Mass'oud quickly established himself as a leader. In March 1970, together with his brother Idriss, he negotiated an agreement with the Ba'ath government in Baghdad for Kurdish autonomy and the sharing of oil revenues from Kirkuk. But the Ba'ath ruling party was not genuinely interested in keeping an agreement that would have left the oil rich city of Kirkuk under Kurdish autonomy. In the meantime, the Iraqi government made two attempts on the life of Mustafa Al-Barzani, in 1971 and 1972. The agreement collapsed and the armed struggle resumed. However, in 1975 Iraq signed an agreement with Iran that culminated in withholding support of the Kurds by the Iranian regime. Quickly afterwards the Kurdish revolt collapsed and Mustafa, together with his son Mass'oud, moved to Iran. The KDP was split, and Jalal Al-Talabani emerged as the leader of a competing Kurdish political force, the Patriotic Union of Kurdistan.

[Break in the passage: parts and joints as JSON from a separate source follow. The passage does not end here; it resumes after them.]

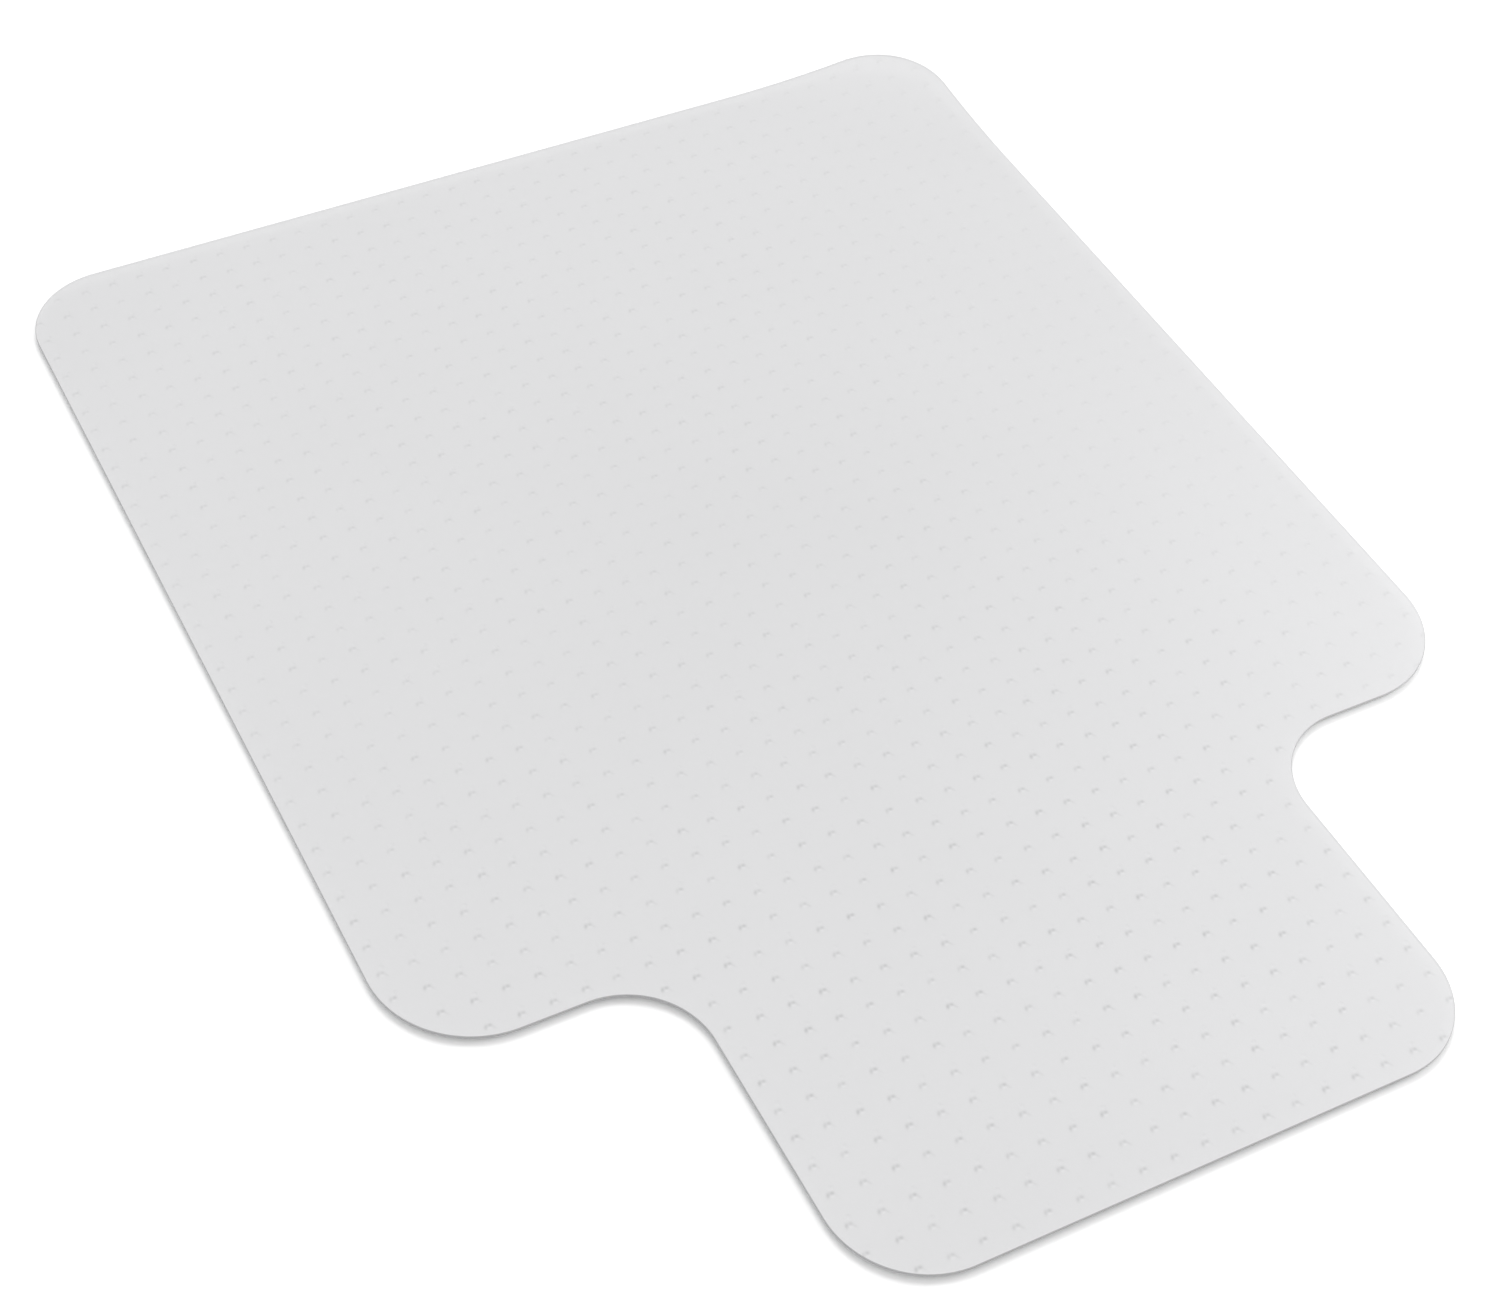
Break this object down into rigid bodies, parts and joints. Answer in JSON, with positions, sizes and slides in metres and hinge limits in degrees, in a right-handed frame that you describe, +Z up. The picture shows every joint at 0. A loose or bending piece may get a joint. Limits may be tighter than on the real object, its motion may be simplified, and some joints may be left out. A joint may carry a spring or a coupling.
{
  "type": "chair mat",
  "caption": "Translucent frosted plastic chair mat for carpet, with a lip that reaches under the desk, rounded corners and rows of pointed grip studs on its underside.",
  "frame": {"origin": "middle of the mat's outline, on the plane of the stud tips that the mat stands on", "axes": "+Z up through the sheet; -Y towards the lip, which goes under the desk; +X to the right seen from the lip's front edge towards the back"},
  "size_m": [0.9144, 1.2192, 0.006],
  "materials": {
    "frosted_sheet": "translucent frosted vinyl with a very fine matte grain",
    "clear_studs": "the same vinyl, smooth from the mould"
  },
  "bodies": {
    "root": {"mat_sheet": "frosted_sheet", "stud_row_01": "clear_studs", "stud_row_02": "clear_studs", "stud_row_03": "clear_studs", "stud_row_04": "clear_studs", "stud_row_05": "clear_studs", "stud_row_06": "clear_studs", "stud_row_07": "clear_studs", "stud_row_08": "clear_studs", "stud_row_09": "clear_studs", "stud_row_10": "clear_studs", "stud_row_11": "clear_studs", "stud_row_12": "clear_studs", "stud_row_13": "clear_studs", "stud_row_14": "clear_studs", "stud_row_15": "clear_studs", "stud_row_16": "clear_studs", "stud_row_17": "clear_studs", "stud_row_18": "clear_studs", "stud_row_19": "clear_studs", "stud_row_20": "clear_studs", "stud_row_21": "clear_studs", "stud_row_22": "clear_studs", "stud_row_23": "clear_studs", "stud_row_24": "clear_studs", "stud_row_25": "clear_studs", "stud_row_26": "clear_studs", "stud_row_27": "clear_studs", "stud_row_28": "clear_studs", "stud_row_29": "clear_studs", "stud_row_30": "clear_studs", "stud_row_31": "clear_studs", "stud_row_32": "clear_studs", "stud_row_33": "clear_studs", "stud_row_34": "clear_studs", "stud_row_35": "clear_studs", "stud_row_36": "clear_studs", "stud_row_37": "clear_studs", "stud_row_38": "clear_studs", "stud_row_39": "clear_studs", "stud_row_40": "clear_studs", "stud_row_41": "clear_studs", "stud_row_42": "clear_studs", "stud_row_43": "clear_studs", "stud_row_44": "clear_studs", "stud_row_45": "clear_studs", "stud_row_46": "clear_studs", "stud_row_47": "clear_studs", "stud_row_48": "clear_studs"}
  },
  "joints": []
}
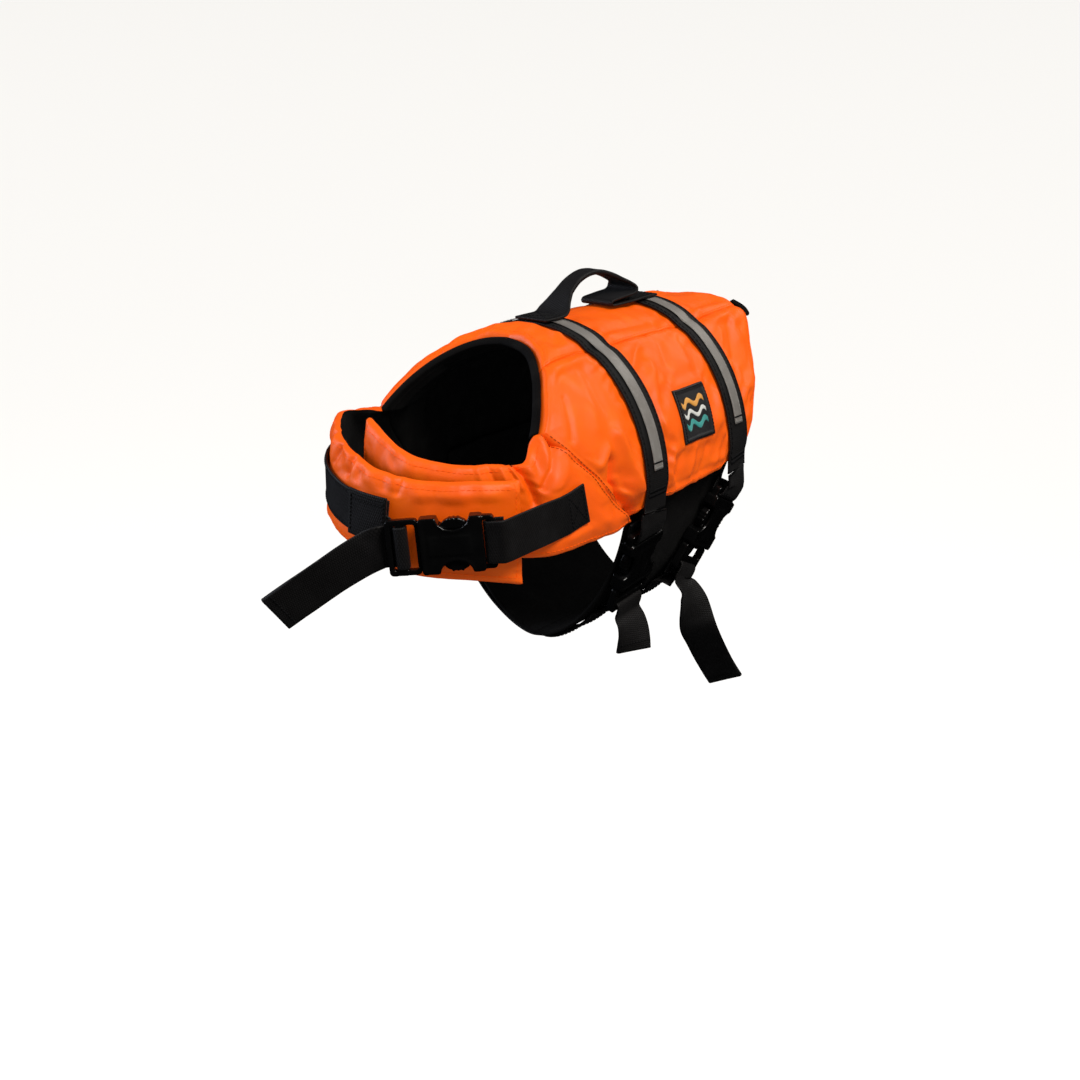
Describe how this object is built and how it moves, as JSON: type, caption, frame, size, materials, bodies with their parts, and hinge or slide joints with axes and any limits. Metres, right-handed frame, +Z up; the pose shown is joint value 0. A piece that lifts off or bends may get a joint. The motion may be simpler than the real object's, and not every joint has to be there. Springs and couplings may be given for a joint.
{
  "type": "dog life jacket",
  "caption": "Padded dog life jacket with wrap-over chest flaps, webbing bands, belly panel, side-release buckles, reflective tape and a grab handle on the back.",
  "frame": {"origin": "where the wearer's back carries the saddle: on the spine, at the inner face of the foam, midway between the two webbing bands", "axes": "+Z up, the chest and neck opening face -Y, +X is the wearer's left side"},
  "size_m": [0.178, 0.405, 0.3004],
  "materials": {
    "orange_cloth": "fluorescent woven polyester over foam, slight sheen",
    "black_lining": "matte knitted lining",
    "black_webbing": "ribbed woven webbing",
    "black_plastic": "moulded acetal, satin",
    "reflective_tape": "glass-bead reflective tape",
    "label_cloth": "woven label"
  },
  "bodies": {
    "root": {"saddle_top": "orange_cloth", "saddle_left": "orange_cloth", "saddle_right": "orange_cloth", "chest_flap_left": "orange_cloth", "chest_flap_right": "orange_cloth", "neck_lining": "black_lining", "rear_lining_left": "black_lining", "rear_lining_right": "black_lining", "belly_panel": "black_lining", "front_band": "black_webbing", "rear_band": "black_webbing", "front_buckle_female": "black_plastic", "front_buckle_male": "black_plastic", "rear_buckle_female": "black_plastic", "rear_buckle_male": "black_plastic", "front_tape": "reflective_tape", "rear_tape": "reflective_tape", "front_belly_strap": "black_webbing", "rear_belly_strap": "black_webbing", "chest_buckle_female": "black_plastic", "chest_buckle_male": "black_plastic", "chest_web_left": "black_webbing", "chest_web_right": "black_webbing", "chest_patch": "black_webbing", "chest_strap": "black_webbing", "handle": "black_webbing", "label_patch": "label_cloth"}
  },
  "joints": []
}
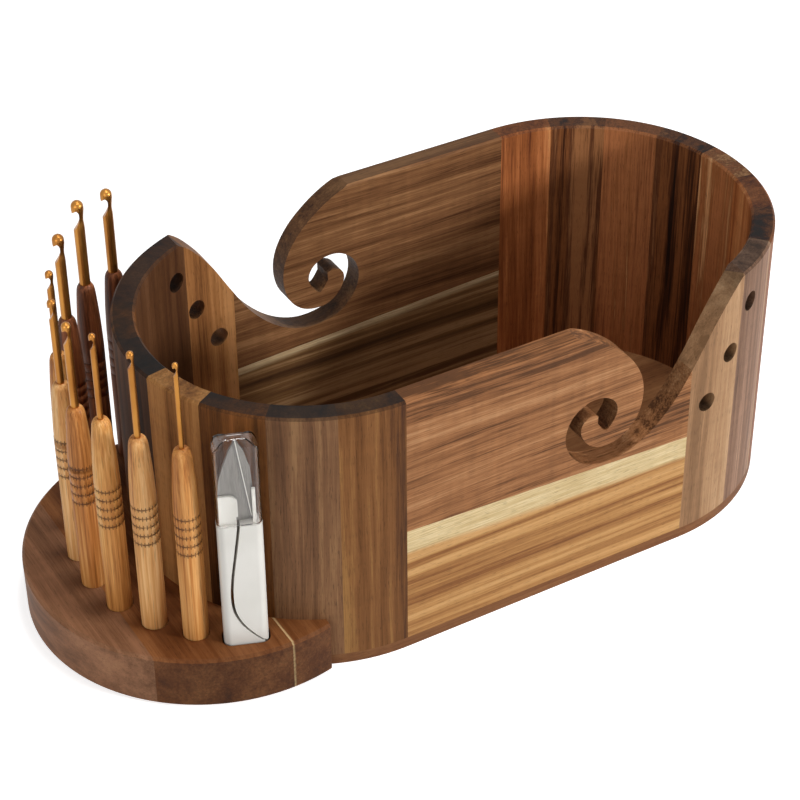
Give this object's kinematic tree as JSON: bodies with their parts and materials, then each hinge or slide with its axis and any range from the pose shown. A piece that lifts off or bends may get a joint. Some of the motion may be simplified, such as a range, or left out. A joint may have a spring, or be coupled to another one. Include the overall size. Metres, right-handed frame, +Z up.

In his violent attempt to resolve the Kurdish problem, Saddam Hussein undertook in 1988 the deportation of the Kurds, and replaced them with Iraqi Arabs - the so-called Arabization of Kurdistan. The operation, also known as "Anfal," a form of ethnic cleansing, caused the complete destruction of hundreds of Kurdish villages. Eight thousand Kurdish males over the age of 8 were deported to southern Iraq, and nothing further was heard of them; the mass graves were identified after the fall of Saddam. [17] The secret documents of that era are now available at various websites. Some of them were recently published in the Kurdish daily Al-Taakhi detailing the murder, deportation, and destruction of hundreds of Kurdish villages. [18]

Al-Barzani saw a window of opportunity after the defeat of Iraq in Kuwait in 1991, and tried to take control of Kurdistan. His attempt was met with severe blows by the Iraqi army, which caused one million Kurdish refugees to flee to Turkey and Iran. In a sense, the refugee crisis internationalized the conflict. As a result, the United States, Britain, and France declared northern Iraq as a security zone, enforced by their joint air forces (later, France withdrew from this coalition but the American and British air power continued to enforce the no-fly zone until Iraq was occupied). Ironically, due to a guaranteed 15 percent of oil revenues under the U.N. "Oil for Food Program," the Kurdish areas since the mid-1990s have lived in relative abundance.

In 1992, for the first time in their history, the Kurds elected representative institutions. Two years later, an armed struggle broke out between the two leading factions of the Kurdish people, Al-Barzani's KDP and Al-Talabani's Patriotic Union of Kurdistan (PUK), which resulted in the death of thousands of Kurdish fighters on both sides. The Clinton Administration's intervention led to an agreement signed in Washington in 1998 that called for a cease fire and for the division of the Kurdish territory into two sections, one led by an Al-Barzani government headquartered in Irbil and the second led by an Al-Talabani government headquartered in Sulaymania. In 2000, the two leaders joined forces to activate their elected parliament and to pursue jointly the national aspirations of the Kurdish people.

Al-Barzani advocates "federalism for Kurdistan and democracy for Iraq." His political program has three main elements: first, avoid Turkish hegemony over the Kurdish issue; second, deal with the Kurdish issue with a sense of realism; and third, resolve the Kurdish issue within the general framework of a united Iraq.

Al-Barzani is a member of Iraq's Governing Council as well as a member of its 7-member executive body which will rotate the leadership of the Council monthly. Together with the other Kurdish leader, Jalal Al-Talabani, the Iraqi Kurds are likely to insist on, and perhaps receive for the first time, autonomy for the Kurdish regions of Iraq.


[1] Al-Taakhi, August 11, 2003.

[2] Al-Zaman, August 9, 2003.

[3] Al-'Adala, August 7, 2003.

[4] Al-Hawza, August 6,2003.

[5] Al-Da'wa, August 6, 2003.

[6] Al-Nahdha, August 6, 2003.

[7] Al-Sa'a, August 9, 2003.

[8] Al-Taakhi, August 3, 2003.

[9] Al-Muttahid, August 5, 2003.

[10] Al-Taakhi, August 6, 2003.

[11] Al-Ittihad, August 5, 2003.

[12] Al-Taakhi, August 5, 2003.

[13] Al-Destour, August 6, 2003.

[14] Al-Zaman, August 9, 2003.

[15] Al-Zaman, August 9, 2003.

[16] Al-Nahdha, August 11, 2003.

[17] The Anfal operation destroyed hundreds of Kurdish villages, often with their inhabitants. It was accompanied by an attempt to Arabize the Kurdish areas by forcefully moving Iraqi Arabs into Kurdish areas. It was estimated that 180,000 Kurds lost their lives. Many of them were buried alive in the desert.

[18] Al-Sharq Al-Aswat (London), April 19, 2003.